Miquel Montoro

En los últimos días he leído y escuchado comentarios de diversa índole sobre la figura del joven youtuber Miquel Montoro. Entre los comentarios elogiosos destacan los que celebran que frente a la intensificación del turismo y sus excesos el niño payés se ha convertido en un referente mediático de una mallorquinidad friendly arraigada en valores como el campo, la lengua, la gastronomía y las costumbres locales. Entre los comentarios malintencionados llama la atención el reciente tuit de Esther Sanz, concejala de Seguridad y Familia de Vox en el municipio madrileño de Fuente el Saz, que arremetía contra el niño por no saber “hablar castellano en condiciones y con naturalidad”.

La sensación que tengo es que ninguno de los comentarios que he leído ha tenido la perspicacia de mirar con ojos de niño lo que observan desde la perspectiva adulta. A los niños hay que verlos con la mirada de un niño. Ya lo advertía Henri Matisse en 1953 cuando evocaba la necesidad de aprender a ver la vida a través de los ojos de un niño. Para Matisse, la mirada infantil es una mirada en buena medida desprejuiciada en la que se entremezclan curiosidad y misterio, la alegría de explorar y conocer el mundo. Se trata de mirada que permite desaprender y resignificar los modos habituales de ver, sentir y actuar. Los niños no solo reproducen la cultura, sino que también la producen. El abandono de la mirada infantil provoca una serie de efectos entorpecedores, como el distanciamiento de uno mismo y de nuestra curiosidad epistemológica, la dificultad para situarnos dialógicamente frente al otro y la falta de coraje para pensar, crear y transgredir. No resulta extraño, en este sentido, el elogio que Walter Benjamin hace de la infancia cuando reivindica su potencial crítico y utópico, aquello que en otros términos llama la “ilimitada fuerza curativa de la vida infantil”.

El potencial crítico de la mirada infantil puede observarse cuando, por ejemplo, El Principito pone en tela de juicio la racionalidad instrumental por la que se rigen muchos comportamientos razonables de los adultos: “A los mayores les gustan las cifras. Cuando se les habla de un nuevo amigo, jamás preguntan sobre lo esencial del mismo. Nunca se les ocurre preguntar: «¿Qué tono tiene su voz? ¿Qué juegos prefiere? ¿Le gusta coleccionar mariposas?» En cambio preguntan: «¿Qué edad tiene? ¿Cuántos hermanos? ¿Cuánto pesa? ¿Cuánto gana su padre?». Solamente con estos detalles creen conocerle”. Una crítica similar de la racionalidad calculadora es la que expresa Miquel Montoro cuando invita a apoyar el comercio de proximidad frente a las grandes cadenas de supermercados, que en ocasiones cuentan con un largo historial de explotación laboral, atropellos medioambientales y evasión de impuestos: “No valoráis lo que es un producto bueno. Puede ser que el bueno valga 50 céntimos más. Que sí, que lo fácil es ahorrar, pero tú no sabes los medicamentos que lleva el barato”. Sin saberlo, la mirada infantil de Miquel es promotora de un consumo crítico.

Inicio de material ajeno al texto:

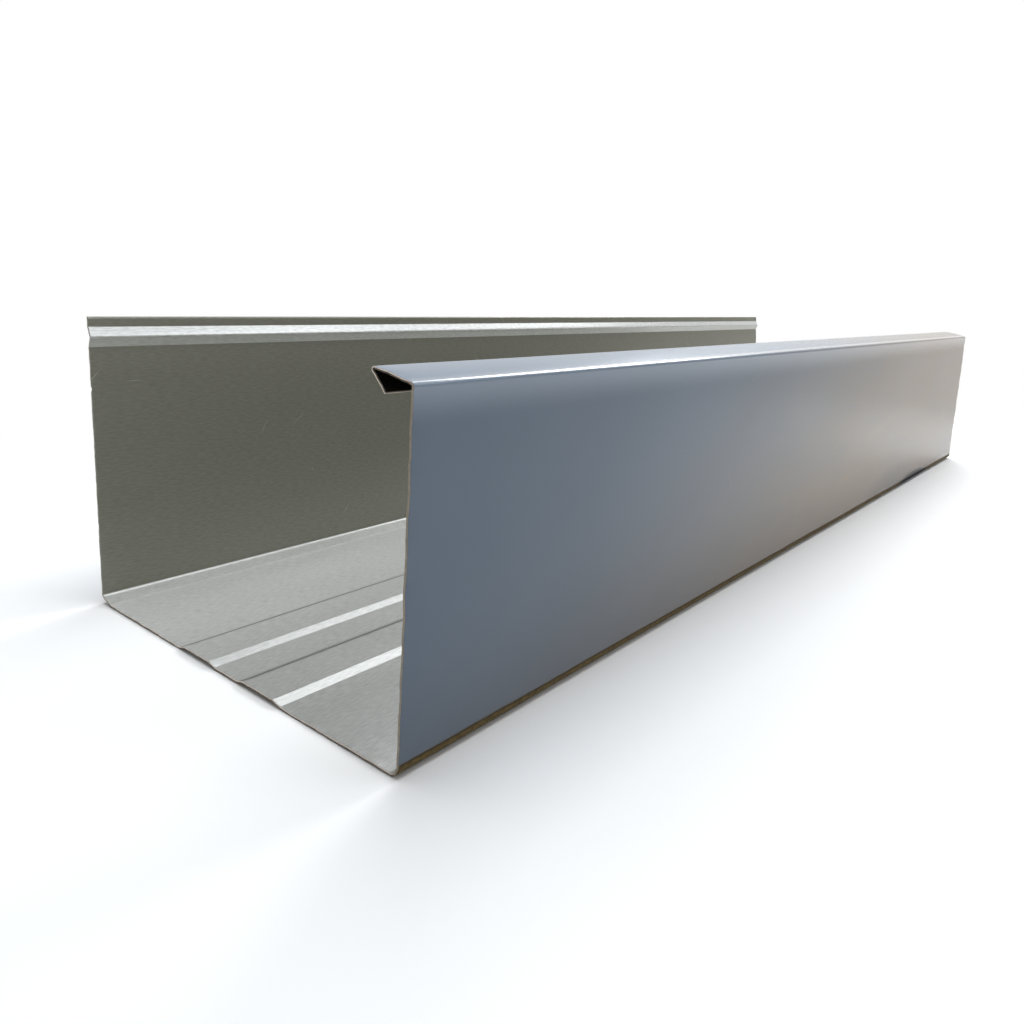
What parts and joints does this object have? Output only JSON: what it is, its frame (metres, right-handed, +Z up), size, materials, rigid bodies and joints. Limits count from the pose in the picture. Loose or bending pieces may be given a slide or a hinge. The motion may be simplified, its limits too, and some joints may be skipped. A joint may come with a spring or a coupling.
{
  "type": "gutter section",
  "caption": "Length of box gutter bent from painted sheet steel: ribbed base, beaded back wall, straight front wall with an inturned flange and return lip.",
  "frame": {"origin": "middle of the base's underside, at mid-length, between the two bottom corners", "axes": "+X along the gutter, +Y towards the back wall that goes against the building, +Z up"},
  "size_m": [0.45, 0.1327, 0.0812],
  "materials": {
    "prepainted_sheet": "satin blue-grey paint outside, bare zinc-aluminium coating inside"
  },
  "bodies": {
    "root": {"box_gutter": "prepainted_sheet"}
  },
  "joints": []
}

Del mismo modo, cuando se involucra en actividades impropias de un niño de su edad, como enseñar a hacer queso con leche de cabra, a hacer una ensaimada o a sembrar patatas, Miquel transmite unos valores que chocan frontalmente con los dictados de la sociedad consumista. Vivimos en una sociedad en la que el sentido de pertenencia está vinculado a la acumulación de cosas (juguetes, en el caso de los niños). Para el capitalismo aprender significa acumular y competir. Actividades como el arado, la siembra y la cosecha nos conectan con la experiencia del tiempo rural, un tiempo lento y circular que se opone a la tiranía de la prisa propia del tiempo urbano, lineal y acumulativo. Por ello la experiencia infantil de Miquel nos acerca a la filosofía del movimiento slow, que plantea vivir más despacio para vivir mejor.